▶ **PROBLEM TO WORK ON**
Return each entry exactly, omitting nothing.

▶ **RAW RECORDS**
● ● ● ● ● ● ●

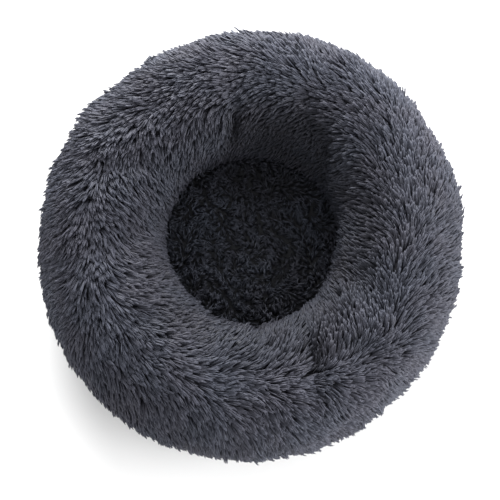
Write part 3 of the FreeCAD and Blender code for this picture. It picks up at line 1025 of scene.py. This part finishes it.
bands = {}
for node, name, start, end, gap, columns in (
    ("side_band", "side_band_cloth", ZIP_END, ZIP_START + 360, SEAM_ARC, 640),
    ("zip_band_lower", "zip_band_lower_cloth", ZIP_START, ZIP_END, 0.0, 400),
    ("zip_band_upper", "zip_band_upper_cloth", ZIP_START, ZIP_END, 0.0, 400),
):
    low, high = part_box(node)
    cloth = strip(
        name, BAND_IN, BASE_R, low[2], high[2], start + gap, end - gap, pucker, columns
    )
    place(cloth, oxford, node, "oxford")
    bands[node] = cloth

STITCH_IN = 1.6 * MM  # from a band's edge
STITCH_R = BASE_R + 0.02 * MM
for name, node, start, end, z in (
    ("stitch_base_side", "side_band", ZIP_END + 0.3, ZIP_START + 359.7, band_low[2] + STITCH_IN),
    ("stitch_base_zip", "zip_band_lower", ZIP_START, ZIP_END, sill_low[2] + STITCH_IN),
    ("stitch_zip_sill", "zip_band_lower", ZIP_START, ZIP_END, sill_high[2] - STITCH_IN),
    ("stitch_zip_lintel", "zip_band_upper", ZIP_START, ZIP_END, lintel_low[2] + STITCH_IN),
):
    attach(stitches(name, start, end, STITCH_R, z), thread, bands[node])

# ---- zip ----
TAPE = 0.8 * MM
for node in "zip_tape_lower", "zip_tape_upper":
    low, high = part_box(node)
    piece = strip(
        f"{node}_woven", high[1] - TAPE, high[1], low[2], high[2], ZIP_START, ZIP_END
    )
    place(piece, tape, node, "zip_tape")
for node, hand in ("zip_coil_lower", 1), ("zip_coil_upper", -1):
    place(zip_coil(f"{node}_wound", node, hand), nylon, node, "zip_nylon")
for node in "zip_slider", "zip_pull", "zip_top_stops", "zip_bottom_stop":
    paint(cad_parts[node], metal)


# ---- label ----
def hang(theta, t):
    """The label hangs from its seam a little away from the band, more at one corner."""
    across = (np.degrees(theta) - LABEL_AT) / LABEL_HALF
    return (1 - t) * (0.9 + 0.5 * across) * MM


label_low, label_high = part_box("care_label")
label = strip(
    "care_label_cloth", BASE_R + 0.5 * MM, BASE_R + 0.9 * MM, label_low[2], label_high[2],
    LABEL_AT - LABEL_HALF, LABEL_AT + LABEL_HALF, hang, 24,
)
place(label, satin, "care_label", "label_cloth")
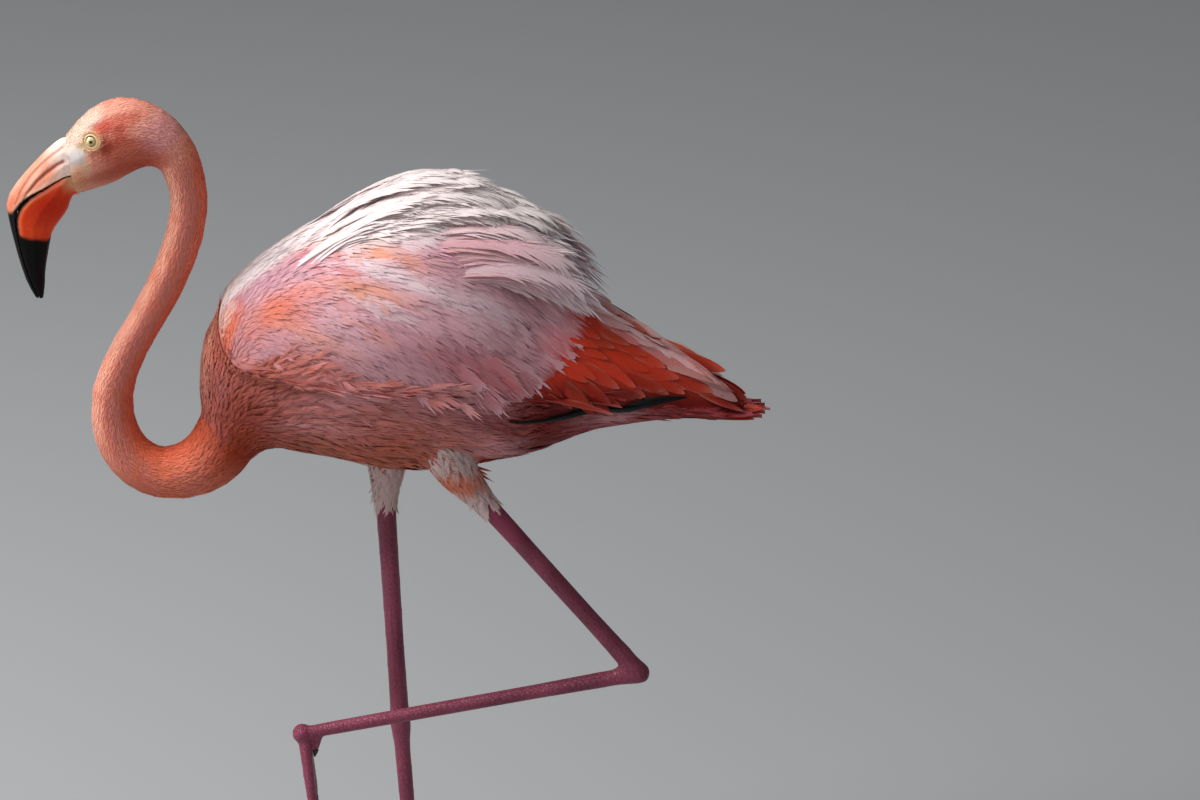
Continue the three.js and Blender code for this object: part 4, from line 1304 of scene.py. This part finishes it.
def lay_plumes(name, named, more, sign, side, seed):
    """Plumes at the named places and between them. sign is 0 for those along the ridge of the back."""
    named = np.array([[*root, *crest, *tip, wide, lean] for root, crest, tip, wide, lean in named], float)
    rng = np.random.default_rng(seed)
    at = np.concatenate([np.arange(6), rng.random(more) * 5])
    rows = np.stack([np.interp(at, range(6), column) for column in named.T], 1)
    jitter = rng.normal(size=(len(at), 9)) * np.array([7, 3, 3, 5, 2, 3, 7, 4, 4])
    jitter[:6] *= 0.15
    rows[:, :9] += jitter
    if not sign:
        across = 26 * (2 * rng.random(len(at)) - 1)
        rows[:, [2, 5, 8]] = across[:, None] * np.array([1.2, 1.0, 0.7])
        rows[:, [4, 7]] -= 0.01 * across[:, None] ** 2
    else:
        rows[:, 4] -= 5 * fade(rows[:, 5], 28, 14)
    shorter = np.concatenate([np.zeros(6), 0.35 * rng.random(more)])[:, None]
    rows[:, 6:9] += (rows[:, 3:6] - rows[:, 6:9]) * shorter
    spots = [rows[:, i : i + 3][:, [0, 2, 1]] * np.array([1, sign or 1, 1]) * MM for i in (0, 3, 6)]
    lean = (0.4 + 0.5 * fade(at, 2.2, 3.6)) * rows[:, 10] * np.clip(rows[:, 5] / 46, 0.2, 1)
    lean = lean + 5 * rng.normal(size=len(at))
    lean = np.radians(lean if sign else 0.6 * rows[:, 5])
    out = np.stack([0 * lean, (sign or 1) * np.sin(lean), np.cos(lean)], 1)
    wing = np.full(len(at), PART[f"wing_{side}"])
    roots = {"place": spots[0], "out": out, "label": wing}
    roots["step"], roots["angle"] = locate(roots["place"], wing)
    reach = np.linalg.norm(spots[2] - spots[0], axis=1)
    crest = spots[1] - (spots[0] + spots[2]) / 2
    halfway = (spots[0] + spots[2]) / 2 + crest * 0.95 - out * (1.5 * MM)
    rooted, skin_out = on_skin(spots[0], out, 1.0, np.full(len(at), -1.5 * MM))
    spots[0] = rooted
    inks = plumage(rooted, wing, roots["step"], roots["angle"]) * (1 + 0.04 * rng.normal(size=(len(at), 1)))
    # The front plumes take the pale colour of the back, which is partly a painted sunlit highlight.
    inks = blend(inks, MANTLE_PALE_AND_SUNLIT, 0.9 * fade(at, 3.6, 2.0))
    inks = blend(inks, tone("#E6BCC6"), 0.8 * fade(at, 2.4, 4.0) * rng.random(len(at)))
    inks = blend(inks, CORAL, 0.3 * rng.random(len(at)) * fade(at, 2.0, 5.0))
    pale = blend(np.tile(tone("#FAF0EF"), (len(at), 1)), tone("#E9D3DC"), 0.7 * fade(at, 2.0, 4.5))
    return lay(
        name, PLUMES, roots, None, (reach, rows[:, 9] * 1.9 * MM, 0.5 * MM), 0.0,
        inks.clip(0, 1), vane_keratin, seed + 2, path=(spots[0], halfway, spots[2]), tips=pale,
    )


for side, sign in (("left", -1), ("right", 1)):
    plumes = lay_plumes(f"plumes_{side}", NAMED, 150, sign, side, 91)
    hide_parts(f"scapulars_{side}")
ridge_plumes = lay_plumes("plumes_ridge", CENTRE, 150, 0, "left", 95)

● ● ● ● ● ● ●

▶ **RESULT BELOW**
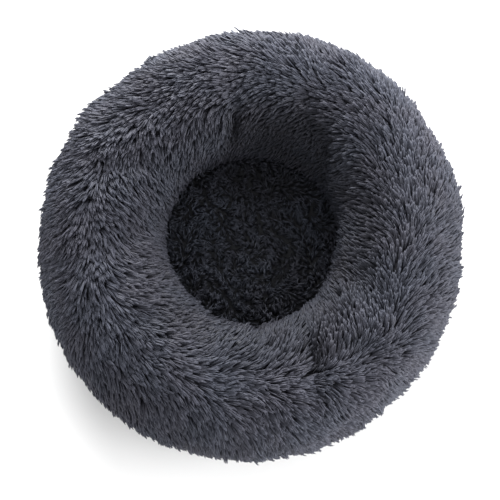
Write part 3 of the FreeCAD and Blender code for this picture. It picks up at line 1025 of scene.py. This part finishes it.
bands = {}
for node, name, start, end, gap, columns in (
    ("side_band", "side_band_cloth", ZIP_END, ZIP_START + 360, SEAM_ARC, 640),
    ("zip_band_lower", "zip_band_lower_cloth", ZIP_START, ZIP_END, 0.0, 400),
    ("zip_band_upper", "zip_band_upper_cloth", ZIP_START, ZIP_END, 0.0, 400),
):
    low, high = part_box(node)
    cloth = strip(
        name, BAND_IN, BASE_R, low[2], high[2], start + gap, end - gap, pucker, columns
    )
    place(cloth, oxford, node, "oxford")
    bands[node] = cloth

STITCH_IN = 1.6 * MM  # from a band's edge
STITCH_R = BASE_R + 0.02 * MM
for name, node, start, end, z in (
    ("stitch_base_side", "side_band", ZIP_END + 0.3, ZIP_START + 359.7, band_low[2] + STITCH_IN),
    ("stitch_base_zip", "zip_band_lower", ZIP_START, ZIP_END, sill_low[2] + STITCH_IN),
    ("stitch_zip_sill", "zip_band_lower", ZIP_START, ZIP_END, sill_high[2] - STITCH_IN),
    ("stitch_zip_lintel", "zip_band_upper", ZIP_START, ZIP_END, lintel_low[2] + STITCH_IN),
):
    attach(stitches(name, start, end, STITCH_R, z), thread, bands[node])

# ---- zip ----
TAPE = 0.8 * MM
for node in "zip_tape_lower", "zip_tape_upper":
    low, high = part_box(node)
    piece = strip(
        f"{node}_woven", high[1] - TAPE, high[1], low[2], high[2], ZIP_START, ZIP_END
    )
    place(piece, tape, node, "zip_tape")
for node, hand in ("zip_coil_lower", 1), ("zip_coil_upper", -1):
    place(zip_coil(f"{node}_wound", node, hand), nylon, node, "zip_nylon")
for node in "zip_slider", "zip_pull", "zip_top_stops", "zip_bottom_stop":
    paint(cad_parts[node], metal)


# ---- label ----
def hang(theta, t):
    """The label hangs from its seam a little away from the band, more at one corner."""
    across = (np.degrees(theta) - LABEL_AT) / LABEL_HALF
    return (1 - t) * (0.9 + 0.5 * across) * MM


label_low, label_high = part_box("care_label")
label = strip(
    "care_label_cloth", BASE_R + 0.5 * MM, BASE_R + 0.9 * MM, label_low[2], label_high[2],
    LABEL_AT - LABEL_HALF, LABEL_AT + LABEL_HALF, hang, 24,
)
place(label, satin, "care_label", "label_cloth")
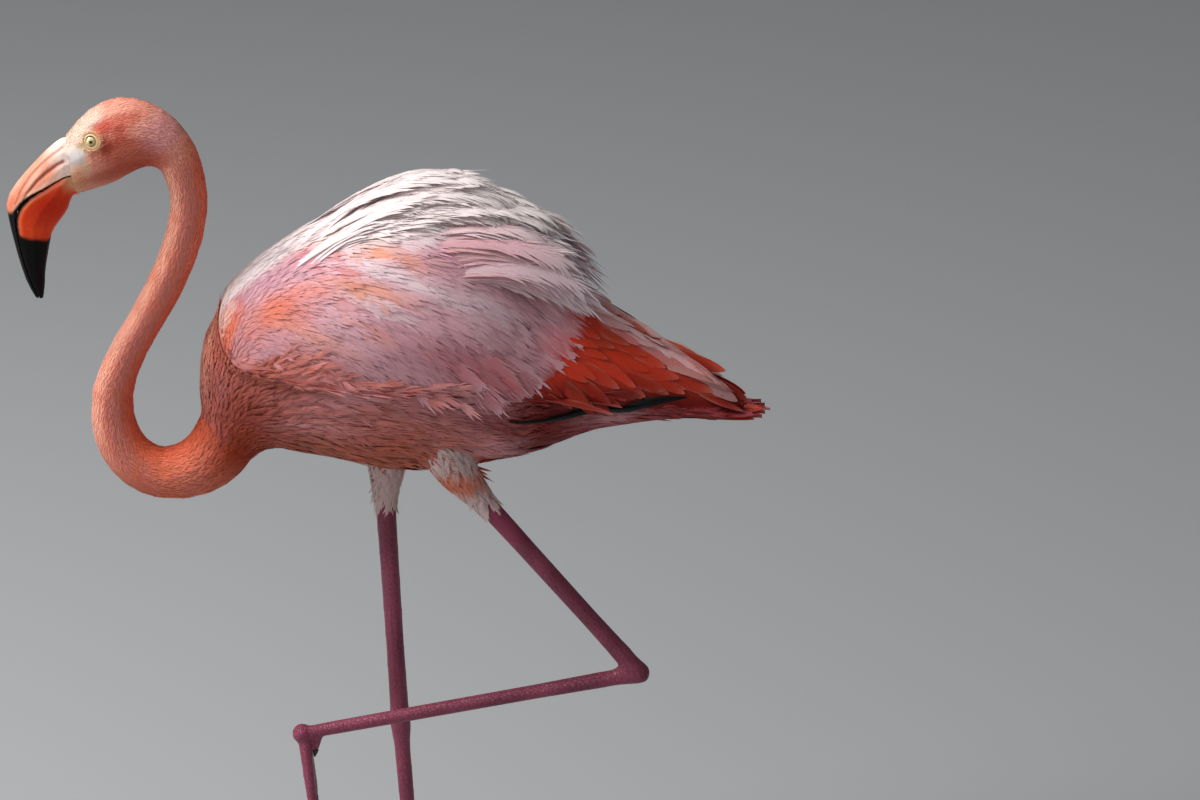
Continue the three.js and Blender code for this object: part 4, from line 1304 of scene.py. This part finishes it.
def lay_plumes(name, named, more, sign, side, seed):
    """Plumes at the named places and between them. sign is 0 for those along the ridge of the back."""
    named = np.array([[*root, *crest, *tip, wide, lean] for root, crest, tip, wide, lean in named], float)
    rng = np.random.default_rng(seed)
    at = np.concatenate([np.arange(6), rng.random(more) * 5])
    rows = np.stack([np.interp(at, range(6), column) for column in named.T], 1)
    jitter = rng.normal(size=(len(at), 9)) * np.array([7, 3, 3, 5, 2, 3, 7, 4, 4])
    jitter[:6] *= 0.15
    rows[:, :9] += jitter
    if not sign:
        across = 26 * (2 * rng.random(len(at)) - 1)
        rows[:, [2, 5, 8]] = across[:, None] * np.array([1.2, 1.0, 0.7])
        rows[:, [4, 7]] -= 0.01 * across[:, None] ** 2
    else:
        rows[:, 4] -= 5 * fade(rows[:, 5], 28, 14)
    shorter = np.concatenate([np.zeros(6), 0.35 * rng.random(more)])[:, None]
    rows[:, 6:9] += (rows[:, 3:6] - rows[:, 6:9]) * shorter
    spots = [rows[:, i : i + 3][:, [0, 2, 1]] * np.array([1, sign or 1, 1]) * MM for i in (0, 3, 6)]
    lean = (0.4 + 0.5 * fade(at, 2.2, 3.6)) * rows[:, 10] * np.clip(rows[:, 5] / 46, 0.2, 1)
    lean = lean + 5 * rng.normal(size=len(at))
    lean = np.radians(lean if sign else 0.6 * rows[:, 5])
    out = np.stack([0 * lean, (sign or 1) * np.sin(lean), np.cos(lean)], 1)
    wing = np.full(len(at), PART[f"wing_{side}"])
    roots = {"place": spots[0], "out": out, "label": wing}
    roots["step"], roots["angle"] = locate(roots["place"], wing)
    reach = np.linalg.norm(spots[2] - spots[0], axis=1)
    crest = spots[1] - (spots[0] + spots[2]) / 2
    halfway = (spots[0] + spots[2]) / 2 + crest * 0.95 - out * (1.5 * MM)
    rooted, skin_out = on_skin(spots[0], out, 1.0, np.full(len(at), -1.5 * MM))
    spots[0] = rooted
    inks = plumage(rooted, wing, roots["step"], roots["angle"]) * (1 + 0.04 * rng.normal(size=(len(at), 1)))
    # The front plumes take the pale colour of the back, which is partly a painted sunlit highlight.
    inks = blend(inks, MANTLE_PALE_AND_SUNLIT, 0.9 * fade(at, 3.6, 2.0))
    inks = blend(inks, tone("#E6BCC6"), 0.8 * fade(at, 2.4, 4.0) * rng.random(len(at)))
    inks = blend(inks, CORAL, 0.3 * rng.random(len(at)) * fade(at, 2.0, 5.0))
    pale = blend(np.tile(tone("#FAF0EF"), (len(at), 1)), tone("#E9D3DC"), 0.7 * fade(at, 2.0, 4.5))
    return lay(
        name, PLUMES, roots, None, (reach, rows[:, 9] * 1.9 * MM, 0.5 * MM), 0.0,
        inks.clip(0, 1), vane_keratin, seed + 2, path=(spots[0], halfway, spots[2]), tips=pale,
    )


for side, sign in (("left", -1), ("right", 1)):
    plumes = lay_plumes(f"plumes_{side}", NAMED, 150, sign, side, 91)
    hide_parts(f"scapulars_{side}")
ridge_plumes = lay_plumes("plumes_ridge", CENTRE, 150, 0, "left", 95)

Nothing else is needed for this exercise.